Nineteenth-century Berlin was home to the Mendelssohns – Felix and Fanny produced their early works here – as well as to Giacomo Meyerbeer, who at the height of his fame split his time between Paris and the Prussian capital. But Berlin’s heyday was arguably in the first decades of the 20th century, when the big, bustling, dirty metropolis was a hotbed of the avant garde, as well as home to such artists as Richard Strauss (conductor at the Court Opera) and Ferruccio Busoni. After World War I, it became a hub of Weimar Republic creativity and sexual liberation, as well as a centre of the German film industry. Erich Kleiber conducted the premiere of Alban Berg’s ‘Wozzeck’ here in 1925, while the city also saw the first performances of works by such composers as Paul Hindemith and Kurt Weill, who, like Hanns Eisler, made a speciality of setting the words of Bertold Brecht.

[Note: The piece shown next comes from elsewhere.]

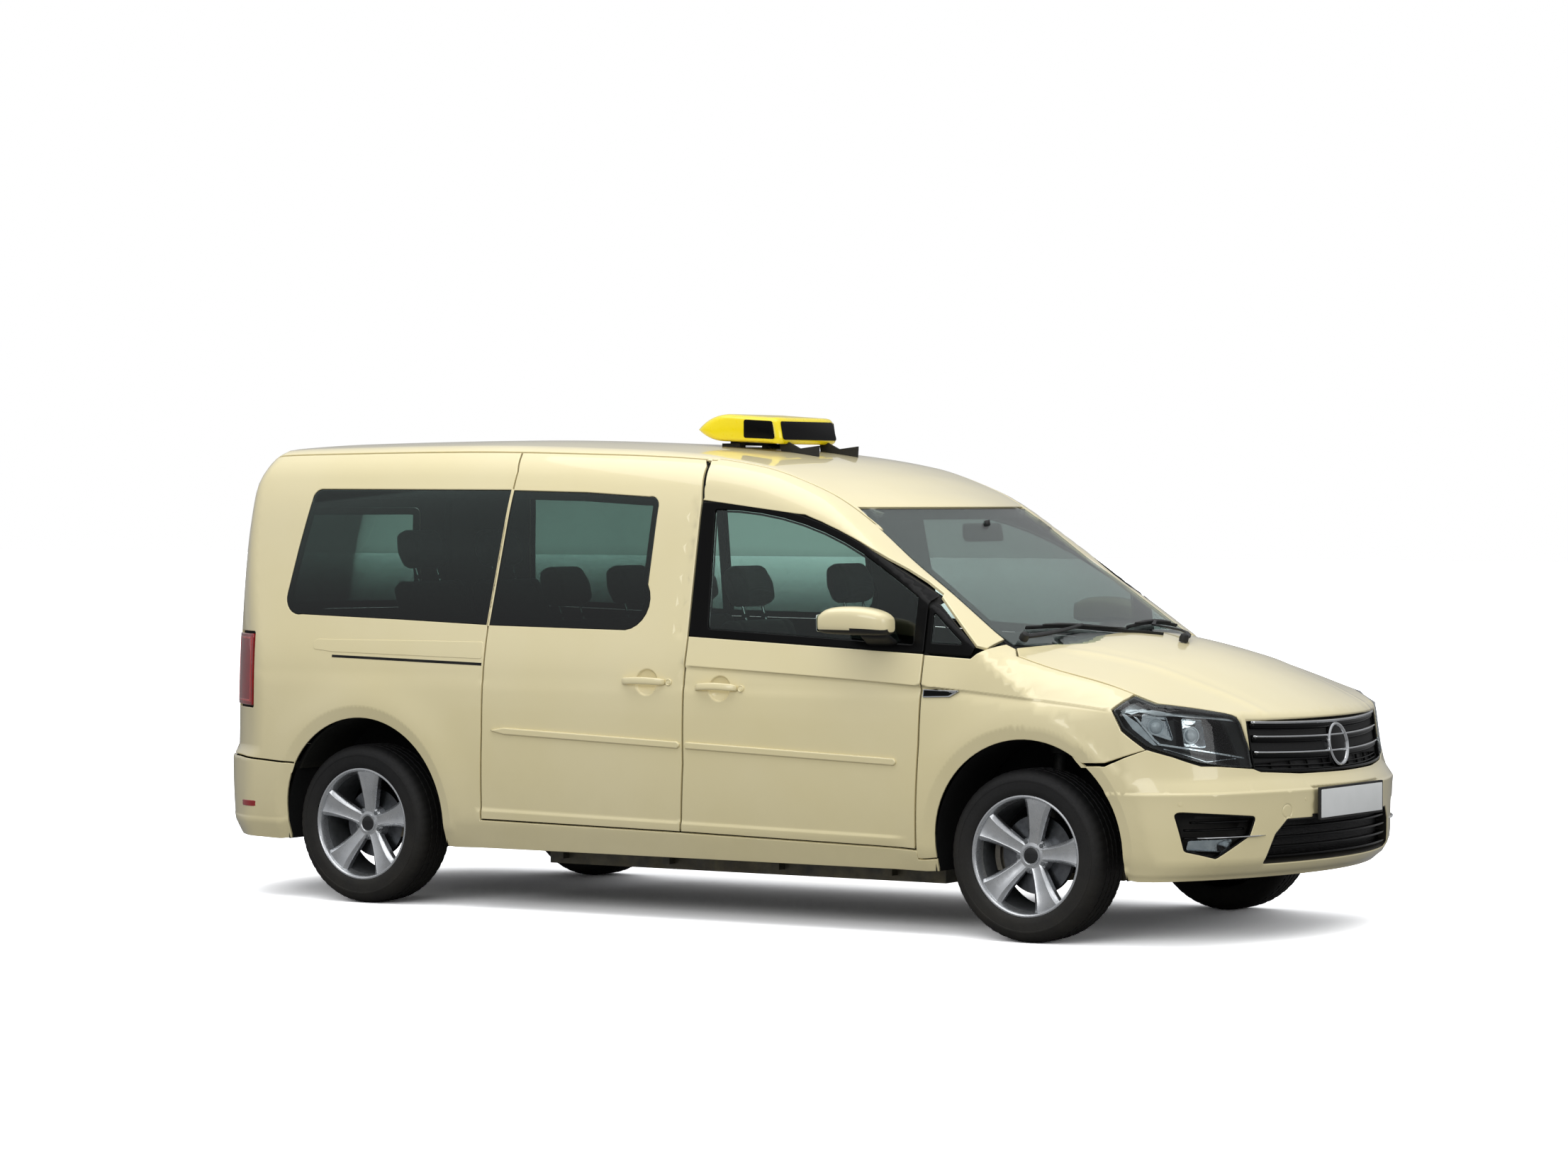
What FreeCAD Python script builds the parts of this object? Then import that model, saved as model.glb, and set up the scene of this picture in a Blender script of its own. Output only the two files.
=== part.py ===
# Taxi cab: a long-wheelbase compact van-based people carrier with a roof sign.
# Millimetres. +X is the car's front, +Y its left, +Z up; the ground is z = 0.
import FreeCAD, Part
import math
import os

V = FreeCAD.Vector
os.makedirs("parts", exist_ok=True)

# ---- driving dimensions ------------------------------------------------------------------
half_width = 897.0         # widest point of the doors
wheelbase = 3006.0
front_axle_x = 1560.0
front_overhang = 879.0     # front axle to the bumper; 4878 long in all
rear_overhang = 993.0
front_track = 1542.0
rear_track = 1534.0
tyre_radius = 313.0
tyre_width = 205.0
rim_radius = 220.0
sill_z = 240.0             # underside of the body
wall = 48.0                # doors and side walls, outer skin to inner trim
roof_wall = 26.0           # roof panel with its lining
glass = 5.0                # every pane
glass_sink = 4.0           # panes lie this far under the skin
gap = 6.0                  # shut line round a fixed panel
swing_gap = 7.0            # shut line round a hinged door or lid
lamp_joint = 10.0          # the bonnet's lip moves forwards over the lamps as it lifts
edge_wall = 12.0           # a hinged panel is only this thick along its edge
edge_width = 12.0          # width of that thin edge
hinge_play = 0.3           # running clearance at a hinge pin
arch_radius = 384.0        # wheel openings
plate_width = 520.0
plate_height = 110.0
tow_thread = 18.0          # towing eye thread

rear_axle_x = front_axle_x - wheelbase
axle_z = tyre_radius
nose_x = front_axle_x + front_overhang
tail_x = rear_axle_x - rear_overhang
widest_z = 690.0           # height of the widest point
shoulder_y = half_width - 11.0
roof_rail_y = 640.0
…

This all proved tragically short-lived when, as the 1930s progressed, Berlin became centre of the fascist regime that replaced the Weimar Republic – the capital of Hitler’s dream for his Third Reich. The city is still scarred by World War II and its legacy, not least by the Berlin Wall, which forcibly separated East and West Berlin for nearly three decades. But when the wall fell in 1989, music helped to celebrate: we finish with Leonard Bernstein conducting the "Ode to Joy" from Beethoven's "Choral" Symphony at the Brandenburg Gate – a performance put on with an international orchestra to celebrate reunification.